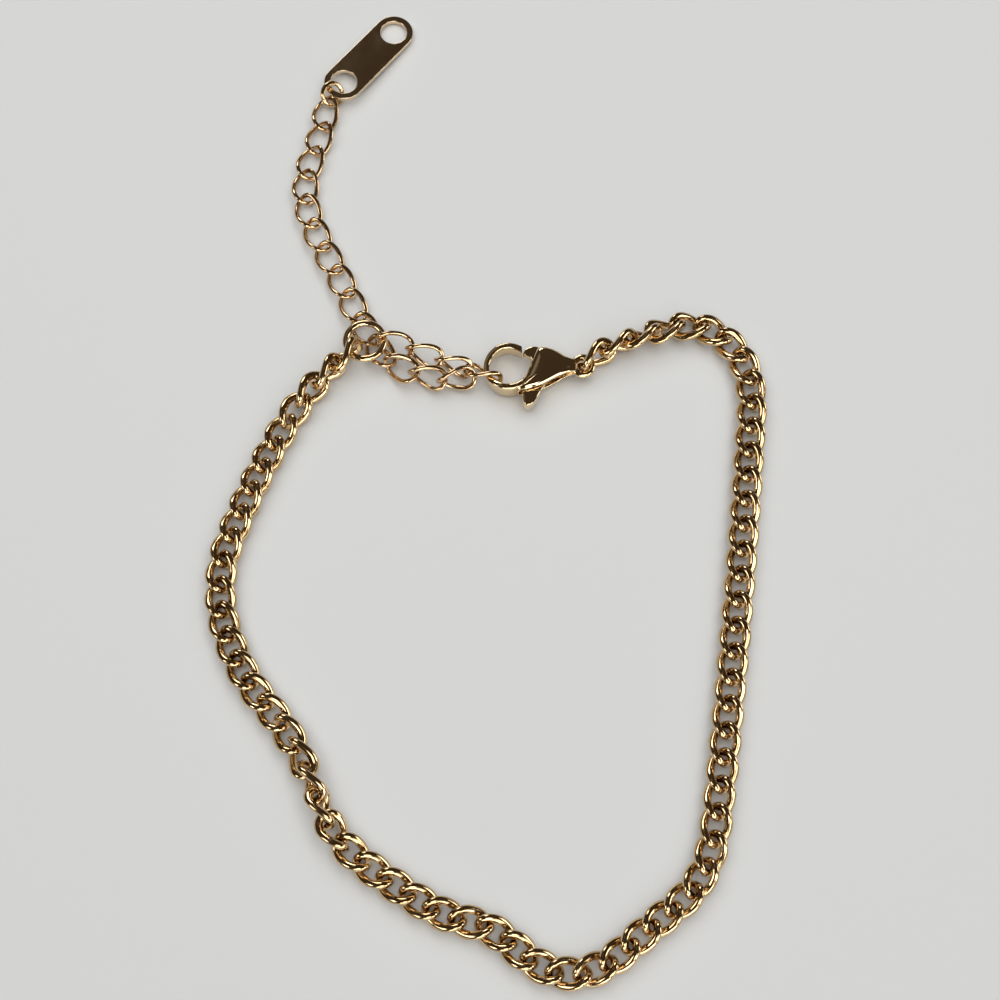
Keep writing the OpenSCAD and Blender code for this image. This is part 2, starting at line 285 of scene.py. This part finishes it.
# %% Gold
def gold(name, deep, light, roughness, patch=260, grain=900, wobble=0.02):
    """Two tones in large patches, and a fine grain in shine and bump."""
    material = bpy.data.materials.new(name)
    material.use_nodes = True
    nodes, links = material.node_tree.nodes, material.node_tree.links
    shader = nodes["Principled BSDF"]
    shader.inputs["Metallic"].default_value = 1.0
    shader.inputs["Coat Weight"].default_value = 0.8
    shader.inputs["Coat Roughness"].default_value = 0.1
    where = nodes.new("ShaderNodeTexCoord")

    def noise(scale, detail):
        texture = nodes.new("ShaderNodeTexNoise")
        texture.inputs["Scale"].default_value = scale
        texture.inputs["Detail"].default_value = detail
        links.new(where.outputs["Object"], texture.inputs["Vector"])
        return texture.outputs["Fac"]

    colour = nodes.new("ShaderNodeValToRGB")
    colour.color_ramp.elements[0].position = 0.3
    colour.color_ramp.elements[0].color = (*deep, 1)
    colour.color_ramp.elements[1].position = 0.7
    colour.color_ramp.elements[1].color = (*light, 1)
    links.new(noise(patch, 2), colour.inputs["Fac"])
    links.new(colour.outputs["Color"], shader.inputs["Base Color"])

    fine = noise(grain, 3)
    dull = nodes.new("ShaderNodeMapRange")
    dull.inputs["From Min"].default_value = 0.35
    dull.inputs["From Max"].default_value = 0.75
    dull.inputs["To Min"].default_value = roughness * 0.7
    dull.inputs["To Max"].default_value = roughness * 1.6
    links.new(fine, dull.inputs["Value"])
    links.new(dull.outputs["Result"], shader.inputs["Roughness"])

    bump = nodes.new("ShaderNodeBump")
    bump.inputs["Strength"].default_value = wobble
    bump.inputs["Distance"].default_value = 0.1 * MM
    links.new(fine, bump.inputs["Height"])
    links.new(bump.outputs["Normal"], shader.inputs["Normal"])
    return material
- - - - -
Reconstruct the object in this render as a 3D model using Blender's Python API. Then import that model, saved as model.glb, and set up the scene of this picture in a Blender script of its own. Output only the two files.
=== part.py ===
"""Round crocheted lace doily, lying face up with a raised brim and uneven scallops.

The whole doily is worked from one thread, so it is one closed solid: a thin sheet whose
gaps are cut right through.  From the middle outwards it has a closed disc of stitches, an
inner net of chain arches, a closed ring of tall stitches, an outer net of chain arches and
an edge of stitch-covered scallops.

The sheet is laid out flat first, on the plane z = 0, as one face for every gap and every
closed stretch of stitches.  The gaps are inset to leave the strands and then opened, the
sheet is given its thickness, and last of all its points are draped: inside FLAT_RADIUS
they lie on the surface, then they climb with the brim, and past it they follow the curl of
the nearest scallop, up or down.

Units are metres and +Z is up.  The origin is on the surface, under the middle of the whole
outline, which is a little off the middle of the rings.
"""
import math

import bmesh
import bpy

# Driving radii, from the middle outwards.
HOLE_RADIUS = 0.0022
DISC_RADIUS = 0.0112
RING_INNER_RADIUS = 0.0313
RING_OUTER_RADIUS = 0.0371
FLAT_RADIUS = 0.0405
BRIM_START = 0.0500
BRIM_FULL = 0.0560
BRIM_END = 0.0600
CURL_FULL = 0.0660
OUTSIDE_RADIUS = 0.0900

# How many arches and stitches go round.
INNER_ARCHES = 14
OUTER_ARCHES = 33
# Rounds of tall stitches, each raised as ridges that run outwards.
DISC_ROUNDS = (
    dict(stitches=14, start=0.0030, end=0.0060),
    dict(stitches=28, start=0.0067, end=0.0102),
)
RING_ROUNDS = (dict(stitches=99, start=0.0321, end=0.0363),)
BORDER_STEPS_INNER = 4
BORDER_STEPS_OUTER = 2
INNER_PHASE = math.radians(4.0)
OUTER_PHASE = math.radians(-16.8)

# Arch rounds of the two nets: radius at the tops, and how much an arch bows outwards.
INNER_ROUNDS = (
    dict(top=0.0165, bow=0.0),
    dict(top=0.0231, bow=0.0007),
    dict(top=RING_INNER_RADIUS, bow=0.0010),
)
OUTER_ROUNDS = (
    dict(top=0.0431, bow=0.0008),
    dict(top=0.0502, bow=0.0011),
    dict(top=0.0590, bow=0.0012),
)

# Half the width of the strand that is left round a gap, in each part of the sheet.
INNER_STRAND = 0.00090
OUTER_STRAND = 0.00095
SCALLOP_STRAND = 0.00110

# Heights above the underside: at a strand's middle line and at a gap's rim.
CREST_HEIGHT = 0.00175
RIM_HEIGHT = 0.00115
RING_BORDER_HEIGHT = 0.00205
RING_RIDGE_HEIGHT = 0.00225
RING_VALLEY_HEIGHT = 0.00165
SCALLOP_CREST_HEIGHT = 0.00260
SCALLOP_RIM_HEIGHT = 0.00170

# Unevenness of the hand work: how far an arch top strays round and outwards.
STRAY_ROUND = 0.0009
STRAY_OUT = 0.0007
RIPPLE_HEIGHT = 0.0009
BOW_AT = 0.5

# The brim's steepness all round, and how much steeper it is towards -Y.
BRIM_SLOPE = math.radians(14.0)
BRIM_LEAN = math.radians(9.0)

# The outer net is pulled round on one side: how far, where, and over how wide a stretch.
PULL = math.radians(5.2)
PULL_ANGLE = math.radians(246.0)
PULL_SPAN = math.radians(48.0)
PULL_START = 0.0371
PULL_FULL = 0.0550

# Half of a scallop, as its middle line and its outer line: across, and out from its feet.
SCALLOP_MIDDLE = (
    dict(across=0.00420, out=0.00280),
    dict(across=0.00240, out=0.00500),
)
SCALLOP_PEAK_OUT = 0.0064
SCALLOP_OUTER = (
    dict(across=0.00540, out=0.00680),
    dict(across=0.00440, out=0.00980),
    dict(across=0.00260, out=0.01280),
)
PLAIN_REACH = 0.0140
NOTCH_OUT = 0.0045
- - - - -
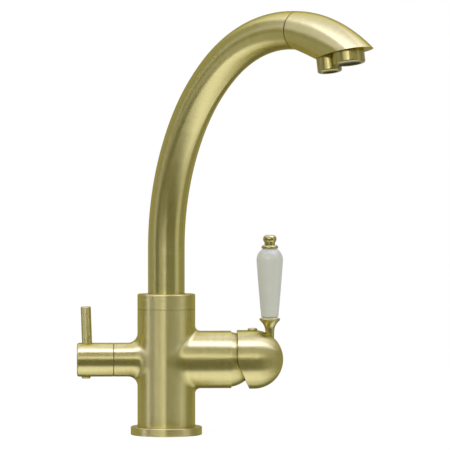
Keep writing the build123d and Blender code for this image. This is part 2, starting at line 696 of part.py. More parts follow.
- - - - -
- _TASK DESCRIPTION_: Every line that holds the word "follow" should be extracted.

- _COMPLETE OUTPUT_:
they lie on the surface, then they climb with the brim, and past it they follow the curl of
Keep writing the build123d and Blender code for this image. This is part 2, starting at line 696 of part.py. More parts follow.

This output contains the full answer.